Mendelssohn (Mozes), een Duitsch wijsgeer, geboren te Dessau den 5den September 1729, was een zoon van behoeftige Israëlietische ouders. Reeds als knaap onderscheidde hij zich door eene ongemeene weetgierigheid en gevoelde zich, behalve door den Talmud en den Bijbel, vooral aangetrokken door het geschrift van Maimónides: „More Nebochim”, de bron zijner wijsgeerige kennis. Hij vertrok naar Berlijn, verkeerde er in uiterst bekrompene omstandigheden en leerde met veel moeite Latijn, om het boek van Locke: „De intellectu hominis” te kunnen lezen.
Zijne omstandigheden werden gunstiger, toen een rijk Israëlietisch zijdefabriekant te Berlijn, Bernhard, genaamd, hem in 1750 tot opvoeder zijner kinderen, later tot boekhouder en eindelijk bij uiterste wilsbeschikking tot deelgenoot in de fabriekzaak benoemde.

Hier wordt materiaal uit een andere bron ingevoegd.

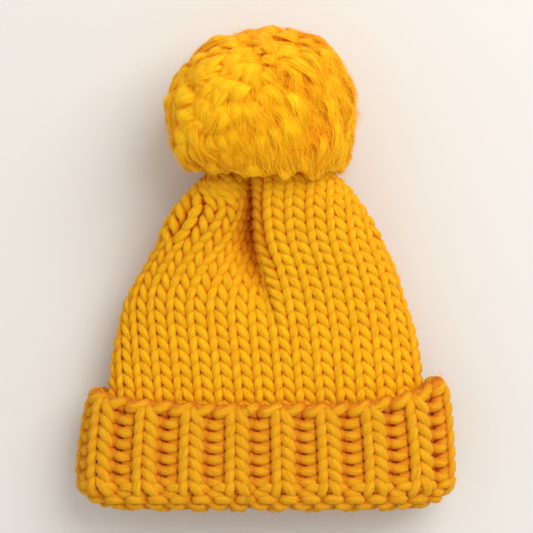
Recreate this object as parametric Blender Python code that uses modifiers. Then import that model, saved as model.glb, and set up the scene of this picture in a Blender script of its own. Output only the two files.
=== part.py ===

Hier bleef Mendelssohn werkzaam tot aan zijn dood (4 Januarij 1786).
Het eerste wijsgeerige werk in de Duitsche taal, dat Mendelssohn in handen kwam, was: „Betrachtungen über die Augsburgische Konfession” van Reinbeck. Voorts las hij de geschriften van Locke, Shaftesbury, Wolf en Spinoza. Ook sloot hij in 1754 eene levenslange vriendschap met Lessing, die in het karakter van „Nathan der Weise” een onvergankelijk gedenkteeken voor hem stichtte en tevens een handschrift van Mendelssohn onder den titel van „Philosophische Gespräche” ter perse bezorgde. Daarop schreef hij met Lessing : „Pope, ein Metaphysiker”, en in 1755 zijne brieven: „Ueber die Empfindungen.” Door tusschenkomst van Lessing knoopte hij voorts kennis aan met onderscheidene merkwaardige mannen, vooral met Nikolaï, Sulzer en Abbt. Voor de: „Bibliothek der schonen Wissenschaften” van eerstgenoemde en voor de: „Algemeine deutsche Bibliothek” schreef Mendelssohn o. a. zijne: „Betrachtungen über die Quellen und die Verbindungen der schönen Künste und Wissenschaften (1757)”, — „Betrachtungen über das Erhabene und Naive (1758)”, — en „Rhapsodie über die Empfindungen”. Voorts verschenen zijne in 1763 door de Berlijnsche Académie bekroonde: „Abhandlung über die Evidenz in den metaphysischen Wissenschaften”, — „Phädon oder über die Unsterblichkeit der Seele, in drei Gesprächen (1767; laatste druk 1809)”, — en „Morgenstunden (1785)”. In den „Phädon” zocht hij de onsterfelijkheid der ziel, en in de „Morgenstunden” het bestaan van God te bewijzen.
Door zijne persoonlijke overtuiging en door zijne heldere, hoewel geenszins diepzinnige denkbeelden heeft Mendelssohn niet weinig medegewerkt tot handhaving van het deïsmus. Wijders leverde hij onderscheidene vertalingen o. a. eene van de „Psalmen”, en schreef, „Jerusalem oder über religiöse Macht und Judenthum (1783)”, waarin hij eene volkomene vrijheid van godsdienst verdedigt. Voor zich zèlven was hij een vurig monotheïst en een krachtigen tegenstander van pantheïsmus en atheïsmus. Ja, toen Jacobi in zijn geschrift: „Ueber die Lehre des Spinoza” Lessing van Spinozismus beschuldigde, gevoelde Mendelssohn zich hierdoor zoo diep gekrenkt, dat hij een vlugschrift: „Moses Mendelssohn an die Freunde Lessings” in het licht zond en zich die beschuldiging zoozeer aantrok, dat hij kort daarna overleed. Eene volledige uitgave zijner werken (1843—1845, 7 dln) werd bezorgd door zijn kleinzoon Georg Benjamin Mendelssohn, hoogleeraar te Bonn en schrijver van: „Das germanische Europa (1836)”, — „Die ständische Institution im monarchischen Staate (1846)”, enz.